Now, however, having lived longer than the Israelites wandered in the wilderness, I understand them all too well. I used to to try to justify myself to myself, noting the differences between me and the Old Testament sinners. I used to think, “If God spoke to me in an audible voice. . . .” or “If I saw the water gush from the rock, if I had waded through the stinking quail carcasses, if I had seen the Egyptians utterly destroyed in the water of the Red Sea, then I would not find it so hard to be faithful, so easy to stray.” But I don’t buy my own excuses anymore. I know the truth of Jesus words that “even if one came back from the dead” it would make no difference.

“Prone to wander, Lord I feel it. Prone to leave the God I love” is the theme song of my life. And while I understand the fickle Israelites better than I did as a child, I still do not fully understand the mysteries of my own heart. When I think of all the loves of my life I wonder if there is any other relationship like the one I have with God. It seems to be utterly unique in my experience. What other relationship is such a mixture of love and wandering, desiring intimacy but requiring vigilance? Is there anyone else I say I love, or even want to love, but continually walk away from, deceive, hide from or ignore? I don’t think so.



As I puzzled over this, I found myself remembering a dog we had years ago. He was a Golden Retriever who loved us passionately. He obviously spent all day every day longing for our return; he tore down walls (literally) to be near us during thunderstorms. He mourned when we left him and rejoiced when we returned. Yet, through it all, he kept his eye on the open road. He became a master at opening the backyard gate. He was incredibly devious; he could look innocent as a lamb lying at your feet on the porch, but the minute your attention was diverted he'd be down the steps and around the first corner he could find. If you caught him in the attempt he would switch gears real fast and try to look like he was just stretching his legs or changing positions. We knew, however, he was really just biding his time till the next chance. Afterwards, he was always so happy to be found - at the pound, on the front stoop of a house miles away, or sometimes, hot and tired and panting, on his own porch. The day after an escape he'd stay close to home, tired and hungry and content, but the wanderlust would always return. I know the feeling.

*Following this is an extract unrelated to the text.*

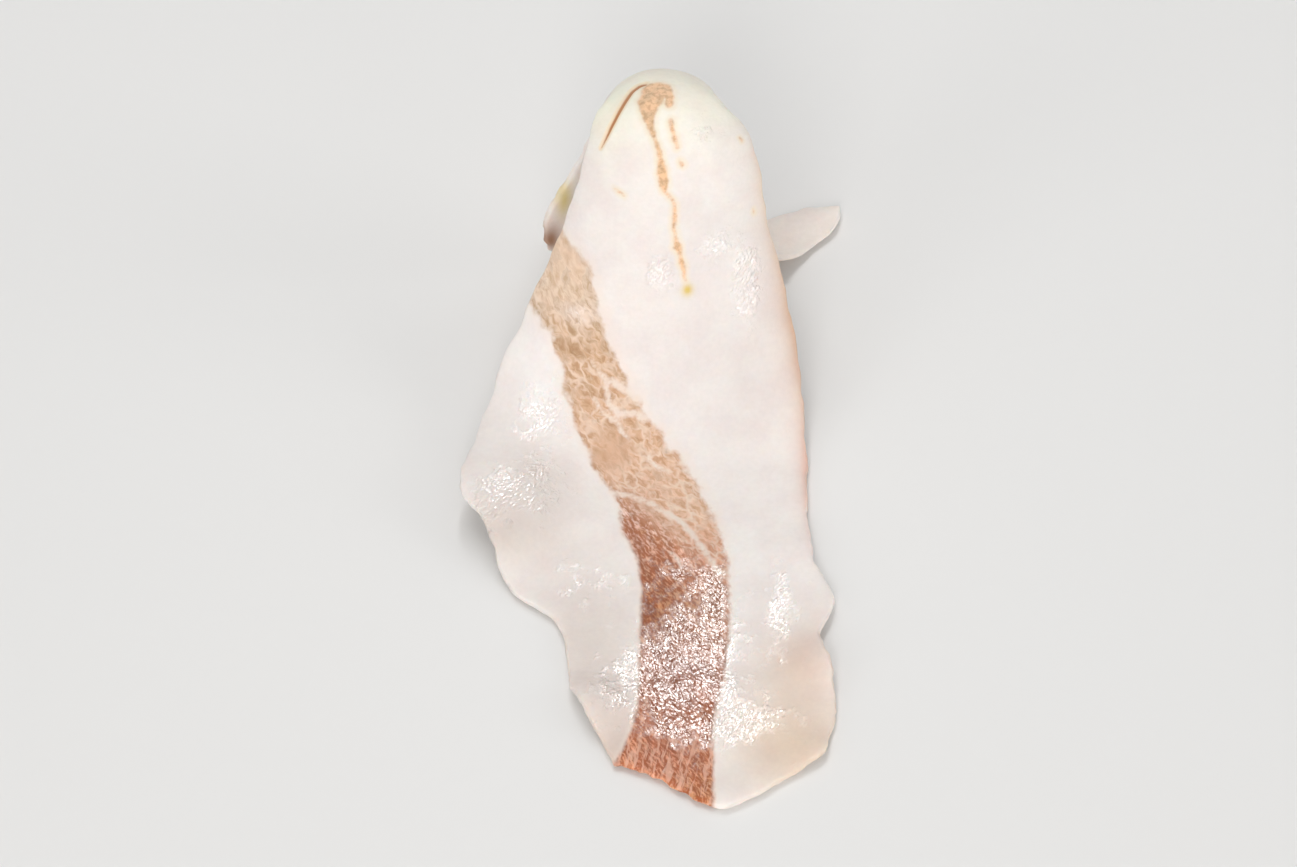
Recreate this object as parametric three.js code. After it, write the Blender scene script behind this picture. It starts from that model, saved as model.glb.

The Old Testament reading Sunday was from Psalm 32. One verse caught my attention: "Don't be like the horse, or like the mule, which have no understanding, who are controlled by bit and bridle, or else they will not come near to you." At first I thought God was giving the general caution, "do not be like a beast" and I worried about my canine soul, but I believe He is singling out stubborn animals who can only be controlled by force rather than love. God Himself has, in another place, reminded us that it is the goodness of God that leads us to repentance, that while we are indeed like foolish, wayward animals, He is the Good Master who welcomes us home again and again. Like an old hymn says, "Perverse and foolish oft I strayed, But yet in love he sought me, And on his shoulder gently laid, And home rejoicing brought me. "



Probably none of this would make sense to seven year old Ivy, who is still wondering why the Israelites kept disobeying God. I can only trust that if God gives her the grace to become one of his flock she will, one day, understand. For now, maybe we should buy a dog.

Thursday, September 04, 2008

voting for the Muslims

I am realizing again how black and white everything becomes in an election year. Shades of gray are hard to find, especially in a close, hard-fought election like this one promises to be. The lines seem to be particularly harshly drawn this year, and the contrasts are stark. From age to experience to skin color, we are presented with an either-or choice. No one is in any mood to compromise or seek a middle ground before the election.

So I am especially glad that my children spent the last two years outside the US in Southeast Asia where US events and issues appear more nuanced and less polarized. People, groups, nations or philosophies that may be painted with a single stroke here show in a different light outside our country's borders. My youngest children are at the age where they are just becoming aware of world events; their main exposure to newsworthy occurrences comes from dinner table conversations between their parents and older siblings. In Malaysia they imbibed opinions and attitudes along with lemon grass curry, butter naan and tandoori chicken, washed down with ice-blended mango smoothies, of course.

So this morning over breakfast my seven year old was paying close attention as I explained a map of Europe during the Middle Ages to an older child, pointing out which areas were controlled by Franks, Angles and Muslims. I didn't realize she was listening until she piped up cheerfully, "If there are no Christians, then I'm voting for the Muslims."

I was delighted. I'm so happy that she has had the opportunity to know many Muslims as kind, caring individuals, that women in headscarves don't frighten her and that she has had the opportunity for so many friendly, teasing chats with the dark=skinned young men who weigh produce at the market or serve heaping plates of rice at a favorite neighborhood restaurant. I'm so glad that Siti and Hazlini and Mustafa sound like normal, everyday names to her, and that the sound of the call to prayer does not seem strange or threatening. I know as she grows older she will learn the distinctions between peaceful Muslims and militant ones; her views about Islam will necessarily become more complex and cautious, but for now, I am happy to hear her speak from her own experience and be able to love and embrace the people she lived happily among the last two years.

When she does become old enough to vote, I hope she will not have forgotten the kindness and the generosity of the people we were privileged to know in Malaysia. She probably won't decide to "vote for the Muslims," but I hope she will still love them.